En tant que juriste, je ne peux pas couvrir des
auteurs de génocides ou de violations des droits de l’homme
"Le procureur m’a informé de ses intentions de le poursuivre
parce qu’il connaît peut-être mes relations avec le président Bachir, mais je n’ai pas réagi. En tant que juriste, je ne peux pas couvrir des auteurs de génocides ou de violations des droits de
l’homme", a-t-il affirmé.
"Le président Bachir était surpris par son inculpation.
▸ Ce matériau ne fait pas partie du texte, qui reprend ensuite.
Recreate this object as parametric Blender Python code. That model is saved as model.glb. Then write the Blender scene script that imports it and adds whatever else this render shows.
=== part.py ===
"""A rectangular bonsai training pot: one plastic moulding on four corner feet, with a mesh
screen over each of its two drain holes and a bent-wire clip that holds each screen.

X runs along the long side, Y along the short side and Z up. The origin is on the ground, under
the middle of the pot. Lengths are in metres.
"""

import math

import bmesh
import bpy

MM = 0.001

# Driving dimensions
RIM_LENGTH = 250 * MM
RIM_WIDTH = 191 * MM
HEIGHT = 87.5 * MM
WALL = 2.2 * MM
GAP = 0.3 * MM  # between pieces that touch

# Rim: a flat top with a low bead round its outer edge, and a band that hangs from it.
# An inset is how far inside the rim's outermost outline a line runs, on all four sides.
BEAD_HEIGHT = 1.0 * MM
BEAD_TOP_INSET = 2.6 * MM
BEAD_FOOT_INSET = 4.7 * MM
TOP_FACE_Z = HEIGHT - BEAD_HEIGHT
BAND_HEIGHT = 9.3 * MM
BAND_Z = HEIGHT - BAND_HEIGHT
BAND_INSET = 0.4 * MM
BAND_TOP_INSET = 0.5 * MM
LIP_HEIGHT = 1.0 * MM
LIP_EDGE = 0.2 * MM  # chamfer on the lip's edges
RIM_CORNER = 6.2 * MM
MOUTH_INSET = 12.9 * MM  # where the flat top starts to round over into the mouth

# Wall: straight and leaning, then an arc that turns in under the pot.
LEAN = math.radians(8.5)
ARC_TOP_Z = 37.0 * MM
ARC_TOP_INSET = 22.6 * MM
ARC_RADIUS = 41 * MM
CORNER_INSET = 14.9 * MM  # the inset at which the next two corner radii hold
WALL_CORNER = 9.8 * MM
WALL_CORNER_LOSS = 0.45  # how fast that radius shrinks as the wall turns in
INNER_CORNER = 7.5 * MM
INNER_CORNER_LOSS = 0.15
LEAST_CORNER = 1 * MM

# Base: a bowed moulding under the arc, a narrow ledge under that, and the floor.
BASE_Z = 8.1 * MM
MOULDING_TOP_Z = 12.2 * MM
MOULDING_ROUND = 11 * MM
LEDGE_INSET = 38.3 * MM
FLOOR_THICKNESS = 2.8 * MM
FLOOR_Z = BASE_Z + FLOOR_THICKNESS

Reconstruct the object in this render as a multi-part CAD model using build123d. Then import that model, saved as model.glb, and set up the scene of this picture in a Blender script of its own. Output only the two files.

J’ai
eu un long entretien téléphonique avec lui et il croyait que les poursuites concernaient deux de ses collaborateurs. Je lui ai dit qu’il s’agissait bien de lui, que c’était très sérieux et que si
cela lui est arrivé c’est parce qu’il a laissé traîner la situation au Darfour sans essayer de la résoudre", a-t-il poursuivi, soutenant avoir, bien avant, mis en garde
le président soudanais contre d’éventuelles poursuites judicaires.
"Je lui (Bachir) avais demandé de faire attention car la
communauté internationale était mécontente de lui à cause des massacres au Darfour et de trouver des solutions à cette crise. Il pensait que la présence d’une force internationale au Darfour
serait un moyen pour les Etats-Unis de déstabiliser son régime", a révélé le président Wade.